Baseball--it's a game; it's not Quantum physics, or is it?

by Kay Hoflander

May 13, 2010






“Baseball? It's just a game--as simple as a ball and a bat.   Yet, as complex as the American spirit it symbolizes. It's a sport, a business, and sometimes even a religion." - Ernie Harwell, The Game for All America, 1955.

There is something certain and steady about the game of baseball.   It's not Quantum physics, or is it?

Poet and author Sharon Olds wrote in "This Sporting Life" in 1987, "Baseball is reassuring.   It makes me feel as if the world is not going to blow up".

I know what she means. Baseball helps us forget our troubles, but why is that?

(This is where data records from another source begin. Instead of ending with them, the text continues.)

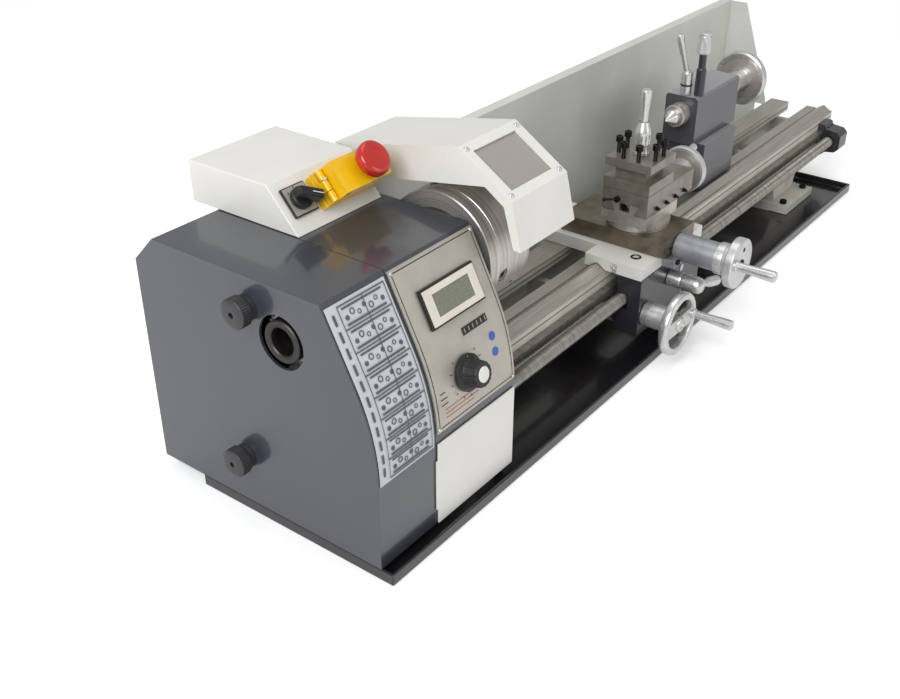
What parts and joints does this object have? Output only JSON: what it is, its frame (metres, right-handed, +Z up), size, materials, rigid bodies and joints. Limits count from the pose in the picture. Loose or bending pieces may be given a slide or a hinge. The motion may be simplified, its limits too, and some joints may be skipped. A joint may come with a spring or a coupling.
{
  "type": "metal_lathe",
  "caption": "Bench metal lathe with ivory and slate enamel, three-jaw chuck with guard, carriage, compound slide, tailstock, splash guard and chip tray.",
  "frame": {"origin": "middle of the chip tray's length on its underside, in the plane of the spindle axis", "axes": "+X along the bed to the tailstock, +Y to the back, +Z up"},
  "size_m": [1.16, 0.4094, 0.3216],
  "materials": {
    "slate_enamel": "gloss_enamel",
    "black_enamel": "gloss_enamel",
    "ivory_enamel": "gloss_enamel",
    "bed_iron": "as_cast",
    "ground_steel": "ground",
    "oiled_steel": "oiled",
    "chrome_plate": "polished",
    "satin_aluminium": "satin",
    "black_plastic": "moulded",
    "yellow_plastic": "moulded",
    "red_plastic": "moulded",
    "belt_rubber": "moulded",
    "clear_plastic": "clear",
    "dark_iron": "painted"
  },
  "bodies": {
    "frame": {"bed": "bed_iron", "chip_tray": "black_enamel", "rack": "oiled_steel", "splash_guard": "ivory_enamel", "headstock": "bed_iron", "headstock_housing": "slate_enamel", "drive_plate": "bed_iron", "motor": "black_enamel", "drive_belt": "belt_rubber", "leadscrew_bracket": "dark_iron", "control_panel": "satin_aluminium", "display_bezel": "ivory_enamel", "electronics_plate": "ivory_enamel", "electrical_box": "ivory_enamel", "switch_plate": "black_plastic", "estop_base": "yellow_plastic", "guard_bracket": "ivory_enamel"},
    "spindle_line": {"spindle": "ground_steel", "spindle_pulley": "satin_aluminium", "chuck_body": "ground_steel"},
    "scroll": {"chuck_scroll": "oiled_steel"},
    "jaw_1": {"chuck_jaw_1": "ground_steel"},
    "jaw_2": {"chuck_jaw_2": "ground_steel"},
    "jaw_3": {"chuck_jaw_3": "ground_steel"},
    "key_pinion": {"chuck_key_pinion": "oiled_steel"},
    "stud": {"stud_gear": "ground_steel"},
    "idler": {"idler_gear": "ground_steel"},
    "feed_screw": {"leadscrew": "ground_steel"},
    "motor_shaft": {"motor_pulley": "satin_aluminium"},
    "cover": {"end_cover": "slate_enamel"},
    "upper_cover_knob": {"cover_knob_upper": "black_plastic"},
    "lower_cover_knob": {"cover_knob_lower": "black_plastic"},
    "carriage": {"saddle": "ivory_enamel", "apron": "dark_iron", "crossfeed_bracket": "bed_iron"},
    "carriage_wheel": {"apron_handwheel": "chrome_plate", "rack_pinion": "oiled_steel"},
    "half_nut_control": {"half_nut_lever": "chrome_plate"},
    "cross": {"cross_slide": "oiled_steel"},
    "cross_feed": {"crossfeed_screw": "satin_aluminium", "crossfeed_crank": "satin_aluminium"},
    "compound": {"compound_base": "ground_steel"},
    "top": {"top_slide": "ground_steel"},
    "top_wheel": {"compound_handwheel": "satin_aluminium"},
    "post": {"tool_post": "oiled_steel"},
    "post_clamp": {"tool_post_lever": "chrome_plate"},
    "tailstock": {"tailstock_base": "dark_iron", "tailstock_body": "dark_iron"},
    "tail_quill": {"quill": "ground_steel", "dead_centre": "chrome_plate"},
    "tail_wheel": {"tailstock_handwheel": "chrome_plate"},
    "quill_lock": {"quill_lock_lever": "chrome_plate"},
    "tail_clamp": {"tailstock_clamp_lever": "chrome_plate"},
    "speed_dial": {"speed_knob": "black_plastic"},
    "switch": {"rotary_switch": "black_plastic"},
    "stop_flap": {"estop_flap": "yellow_plastic"},
    "stop_button": {"estop_button": "red_plastic"},
    "guard": {"chuck_guard": "ivory_enamel", "guard_window": "clear_plastic"}
  },
  "joints": [
    {"name": "spindle_turn", "type": "hinge", "parent": "frame", "child": "spindle_line", "pos_m": [0, 0, 0.206], "axis": [1, 0, 0], "continuous": true},
    {"name": "stud_turn", "type": "hinge", "parent": "frame", "child": "stud", "pos_m": [0, -0.02292, 0.15055], "axis": [1, 0, 0], "continuous": true},
    {"name": "idler_turn", "type": "hinge", "parent": "frame", "child": "idler", "pos_m": [0, -0.04109, 0.11268], "axis": [1, 0, 0], "continuous": true},
    {"name": "leadscrew_turn", "type": "hinge", "parent": "frame", "child": "feed_screw", "pos_m": [0, -0.069, 0.07], "axis": [1, 0, 0], "continuous": true},
    {"name": "motor_turn", "type": "hinge", "parent": "frame", "child": "motor_shaft", "pos_m": [0, 0.112, 0.104], "axis": [1, 0, 0], "continuous": true},
    {"name": "scroll_turn", "type": "hinge", "parent": "spindle_line", "child": "scroll", "pos_m": [0, 0, 0.206], "axis": [1, 0, 0], "range_deg": [-720, 360]},
    {"name": "jaw_1_slide", "type": "slide", "parent": "spindle_line", "child": "jaw_1", "axis": [0, 0, 1], "range_m": [-0.0101, 0.0051]},
    {"name": "jaw_2_slide", "type": "slide", "parent": "spindle_line", "child": "jaw_2", "axis": [0, -0.866, -0.5], "range_m": [-0.0101, 0.0051]},
    {"name": "jaw_3_slide", "type": "slide", "parent": "spindle_line", "child": "jaw_3", "axis": [0, 0.866, -0.5], "range_m": [-0.0101, 0.0051]},
    {"name": "key_turn", "type": "hinge", "parent": "spindle_line", "child": "key_pinion", "pos_m": [-0.3102, -0.04862, 0.19433], "axis": [0, -0.9724, -0.2334], "range_deg": [-5050, 2530]},
    {"name": "cover_slide", "type": "slide", "parent": "frame", "child": "cover", "axis": [-1, 0, 0], "range_m": [0, 0.12]},
    {"name": "upper_knob_turn", "type": "hinge", "parent": "cover", "child": "upper_cover_knob", "pos_m": [-0.564, 0.037, 0.2276], "axis": [1, 0, 0], "continuous": true},
    {"name": "lower_knob_turn", "type": "hinge", "parent": "cover", "child": "lower_cover_knob", "pos_m": [-0.564, 0.0585, 0.0651], "axis": [1, 0, 0], "continuous": true},
    {"name": "carriage_slide", "type": "slide", "parent": "frame", "child": "carriage", "axis": [1, 0, 0], "range_m": [-0.165, 0.04]},
    {"name": "carriage_wheel_turn", "type": "hinge", "parent": "carriage", "child": "carriage_wheel", "pos_m": [-0.069, -0.14, 0.054], "axis": [0, 1, 0], "range_deg": [-121, 486]},
    {"name": "half_nut_turn", "type": "hinge", "parent": "carriage", "child": "half_nut_control", "pos_m": [-0.015, -0.094, 0.078], "axis": [0, -1, 0], "range_deg": [0, 35]},
    {"name": "cross_slide_travel", "type": "slide", "parent": "carriage", "child": "cross", "axis": [0, 1, 0], "range_m": [0, 0.07]},
    {"name": "crossfeed_turn", "type": "hinge", "parent": "carriage", "child": "cross_feed", "pos_m": [-0.011, -0.143, 0.118], "axis": [0, 1, 0], "range_deg": [-1, 5045]},
    {"name": "compound_swivel", "type": "hinge", "parent": "cross", "child": "compound", "pos_m": [-0.011, -0.045, 0.135], "axis": [0, 0, -1], "range_deg": [-60, 60]},
    {"name": "top_slide_travel", "type": "slide", "parent": "compound", "child": "top", "axis": [1, 0, 0], "range_m": [-0.024, 0.016]},
    {"name": "top_wheel_turn", "type": "hinge", "parent": "top", "child": "top_wheel", "pos_m": [0.062, -0.045, 0.164], "axis": [1, 0, 0], "range_deg": [-1730, 1155]},
    {"name": "tool_post_turn", "type": "hinge", "parent": "top", "child": "post", "pos_m": [-0.019, -0.045, 0.183], "axis": [0, 0, 1], "continuous": true},
    {"name": "tool_post_lever_turn", "type": "hinge", "parent": "top", "child": "post_clamp", "pos_m": [-0.019, -0.045, 0.219], "axis": [0, 0, 1], "range_deg": [0, 120]},
    {"name": "tailstock_slide", "type": "slide", "parent": "frame", "child": "tailstock", "axis": [1, 0, 0], "range_m": [-0.03, 0.2]},
    {"name": "tail_wheel_turn", "type": "hinge", "parent": "tailstock", "child": "tail_wheel", "pos_m": [0.337, 0, 0.206], "axis": [-1, 0, 0], "range_deg": [-576, 2880]},
    {"name": "quill_travel", "type": "slide", "parent": "tailstock", "child": "tail_quill", "axis": [-1, 0, 0], "range_m": [-0.0081, 0.0401]},
    {"name": "quill_lock_turn", "type": "hinge", "parent": "tailstock", "child": "quill_lock", "pos_m": [0.1745, 0, 0.206], "axis": [0, 0, 1], "range_deg": [-30, 60]},
    {"name": "tail_clamp_turn", "type": "hinge", "parent": "tailstock", "child": "tail_clamp", "pos_m": [0.18, -0.0155, 0.206], "axis": [0, 0, 1], "range_deg": [-60, 60]},
    {"name": "speed_knob_turn", "type": "hinge", "parent": "frame", "child": "speed_dial", "pos_m": [-0.417, -0.09688, 0.15152], "axis": [0, -0.9689, 0.2475], "range_deg": [-270, 0]},
    {"name": "rotary_switch_turn", "type": "hinge", "parent": "frame", "child": "switch", "pos_m": [-0.444, 0.06712, 0.28256], "axis": [0, -0.7514, 0.6598], "range_deg": [-45, 45]},
    {"name": "stop_flap_lift", "type": "hinge", "parent": "frame", "child": "stop_flap", "pos_m": [-0.4216, 0.04495, 0.27807], "axis": [0, -0.6598, -0.7514], "range_deg": [0, 75]},
    {"name": "stop_button_press", "type": "slide", "parent": "stop_flap", "child": "stop_button", "axis": [0, 0.7514, -0.6598], "range_m": [0, 0.004], "stiffness_N_per_m": 400, "springref_m": -0.004},
    {"name": "guard_lift", "type": "hinge", "parent": "frame", "child": "guard", "pos_m": [-0.3405, 0.106, 0.2745], "axis": [-1, 0, 0], "range_deg": [0, 75]}
  ],
  "couplings": [
    {"joint": "stud_turn", "follows": "spindle_turn", "ratio": -0.66667},
    {"joint": "idler_turn", "follows": "spindle_turn", "ratio": 0.37037},
    {"joint": "leadscrew_turn", "follows": "spindle_turn", "ratio": -0.41667},
    {"joint": "motor_turn", "follows": "spindle_turn", "ratio": 2.3333},
    {"joint": "jaw_1_slide", "follows": "scroll_turn", "m_per_rad": 0.00079577},
    {"joint": "jaw_2_slide", "follows": "scroll_turn", "m_per_rad": 0.00079577},
    {"joint": "jaw_3_slide", "follows": "scroll_turn", "m_per_rad": 0.00079577},
    {"joint": "key_turn", "follows": "scroll_turn", "ratio": 7},
    {"joint": "carriage_wheel_turn", "follows": "carriage_slide", "rad_per_m": -51.282},
    {"joint": "crossfeed_turn", "follows": "cross_slide_travel", "rad_per_m": 1256.6},
    {"joint": "top_wheel_turn", "follows": "top_slide_travel", "rad_per_m": 1256.6},
    {"joint": "quill_travel", "follows": "tail_wheel_turn", "m_per_rad": 0.00079577}
  ]
}
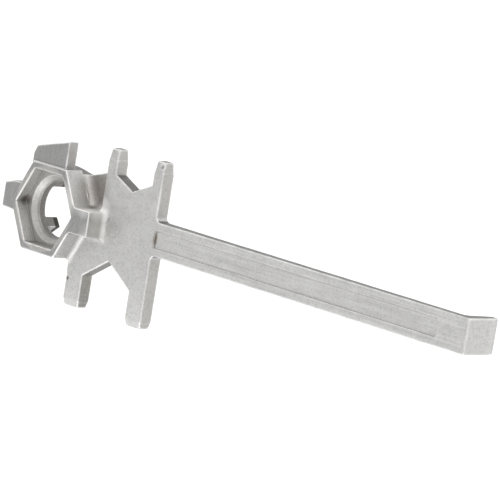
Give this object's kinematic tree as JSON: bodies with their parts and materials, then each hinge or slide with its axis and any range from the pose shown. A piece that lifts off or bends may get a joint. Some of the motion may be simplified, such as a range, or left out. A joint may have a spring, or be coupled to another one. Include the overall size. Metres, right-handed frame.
{
  "type": "drum plug wrench",
  "caption": "Long one-piece cast stainless hand wrench with a hex socket ring, outer and rear drive lugs, two opposed vee jaws and a bent pry tip.",
  "frame": {"origin": "centre of the hex socket's mouth, on the socket's axis", "axes": "+X along the handle towards the bent tip, +Y along the two short prongs, +Z out of the socket's mouth; the wrench lies on its back"},
  "size_m": [0.393, 0.103, 0.0386],
  "materials": {
    "cast_stainless": "satin, fine cast grain"
  },
  "bodies": {
    "root": {"socket_ring": "cast_stainless", "ring_top_lug": "cast_stainless", "ring_side_lug": "cast_stainless", "drive_lug_1": "cast_stainless", "drive_lug_2": "cast_stainless", "drive_lug_3": "cast_stainless", "drive_lug_4": "cast_stainless", "claw_plate": "cast_stainless", "head_web": "cast_stainless", "socket_neck": "cast_stainless", "short_prong_near": "cast_stainless", "short_prong_far": "cast_stainless", "long_prong_near": "cast_stainless", "long_prong_far": "cast_stainless", "handle_bar": "cast_stainless", "pry_tip": "cast_stainless"}
  },
  "joints": []
}
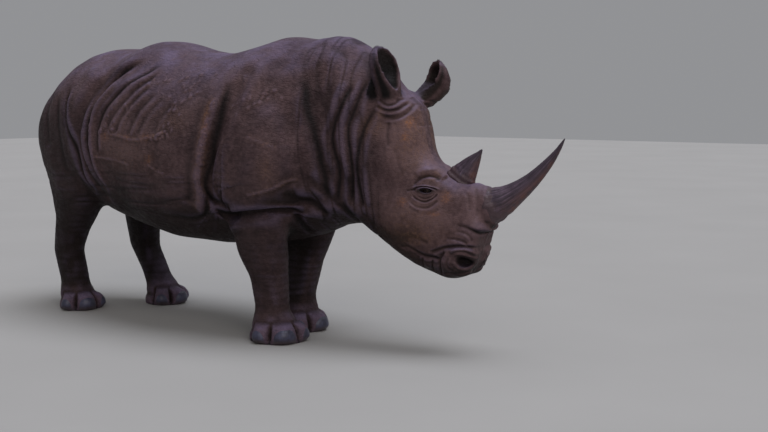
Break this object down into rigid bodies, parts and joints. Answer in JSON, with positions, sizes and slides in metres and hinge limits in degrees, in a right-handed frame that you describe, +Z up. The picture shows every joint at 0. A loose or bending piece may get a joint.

Maybe it is the reassurance of the stats that make us love it so much, and as we know, diehard fans love baseball stats, good or bad.

Stats are a sure thing. We can rely on them.

Baseball, according to baseball owner and mastermind Bill Veeck, is almost the only orderly thing in a very unorderly world, and yes, indeed, it could be the stats.

Veeck explains, "If you get three strikes, think about it, even the best lawyer in the world can't get you off."

Or when the numbers in your own life are not adding up so well, we would do well to remember the old adage, "Things could be worse. What if your errors were counted and published every day like those of a baseball player."

Now, that puts life in perspective.

There is an opposite to bad baseball stats, however, as Ted Williams once quipped, "Baseball is the only field of endeavor where a man can succeed three times out of ten and be considered a good performer."

I like those odds.

In 1970, Mickey Mantle said this about baseball stats: "During my 18 years I came to bat almost 10,000 times. I struck out about 1,700 times and walked maybe 1,800 times.   You figure a ballplayer will average about 500 at bats a season. That means I played seven years without ever hitting the ball."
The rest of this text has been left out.